- Poster
- Directed by: Daniel Noah
- Written by: Daniel Noah
- Produced by: Lawrence Inglee Garrett Kelleher Bill Walton
- Starring: Jerry Lewis Kerry Bishé Illeana Douglas Rance Howard Kevin Pollak Mort Sahl Dean Stockwell Lee Weaver Fred Willard Claire Bloom
- Cinematography: Christopher Blauvelt
- Edited by: Richard Halsey Colleen Halsey
- Music by: Morgan Z. Whirledge
- Production companies: Lightstream Entertainment Rush River Entertainment
- Distributed by: Paladin Films
- Release dates: May 23, 2013 (Cannes Film Festival); September 2, 2016;
- Country: United States
- Language: English
- Box office: $66,680

= Max Rose (film) =

2013 film by Daniel Noah

Max Rose is a 2013 American drama film written and directed by Daniel Noah, and distributed by Paladin Films. The film stars Jerry Lewis, Kevin Pollak, Kerry Bishé, Claire Bloom and Dean Stockwell. Its story follows a jazz pianist who suspects that his wife of 65 years may have been unfaithful.

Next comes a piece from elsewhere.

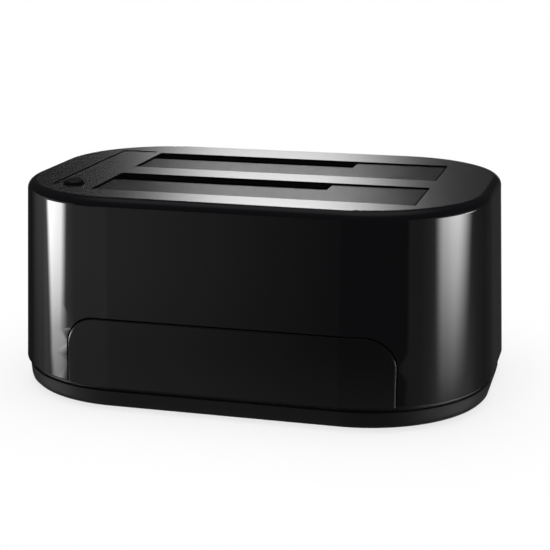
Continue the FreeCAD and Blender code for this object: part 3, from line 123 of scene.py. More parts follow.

The film was among the last released for Jerry Lewis, Dean Stockwell and Mort Sahl, before their passings in 2017 and 2021 respectively, although Lewis and Stockwell filmed scenes for other films later that were released before Max Rose, including The Trust, Persecuted, and Entertainment.

The film was produced by Lightstream Entertainment and Rush River Entertainment. The film premiered at the 2013 Cannes Film Festival. It was released theatrically on September 2, 2016.

==Plot==
Max Rose is an aging jazz pianist who learns that his wife of 65 years may have been unfaithful to him. Though his career was not everything he had hoped it would be, Max Rose always felt like a success because his beautiful, elegant wife, Eva, was by his side. While going through her things, however, Max discovers an object bearing an intimate inscription from another man, a shocking revelation that leads him to believe his entire marriage, indeed, his entire life, was built on a lie. Coping with anger, withdrawal and his own fragile health, Rose embarks on an exploration of his past, all the while searching for Eva's mystery suitor, hoping to find the answers he needs to be at peace.

==Cast==
- Jerry Lewis as Max Rose
- Kerry Bishé as Annie Rose
- Illeana Douglas as Jenny Flowers
- Rance Howard as Walter Prewitt
- Kevin Pollak as Christopher Rose
- Mort Sahl as Jack Murphy
- Dean Stockwell as Ben Tracey
- Lee Weaver as Lee Miller
- Fred Willard as Jim Clark
- Claire Bloom as Eva Rose

==Production==
It was Lewis's first starring film role since 1995's Funny Bones, as well as his final starring role. Oscar winners Michel Legrand with Alan and Marilyn Bergman created an original song for the feature. The film was produced by Lightstream Entertainment's Garrett Kelleher and Blackbird's Lawrence Inglee, along with Rush River's Bill Walton.

==Release==
The film was shown Out of Competition at the 2013 Cannes Film Festival in 2013. Max Rose received a limited theatrical release through Paladin in September 2016, with nationwide expansion in October 2016.

==Reception==
=== Box office ===
It grossed $4,000 in its opening weekend, and $66,680 worldwide.

=== Critical response ===
The film has a 37% rating on Rotten Tomatoes, based on 43 critic reviews, stating that "Max Rose marks Jerry Lewis' long-overdue return to the screen – and is unfortunately less than memorable in almost every other respect." In a negative review, Tim Grierson of Paste wrote the film "has an icky earnestness and general incompetence that make this potential comeback vehicle a rather exasperating viewing experience."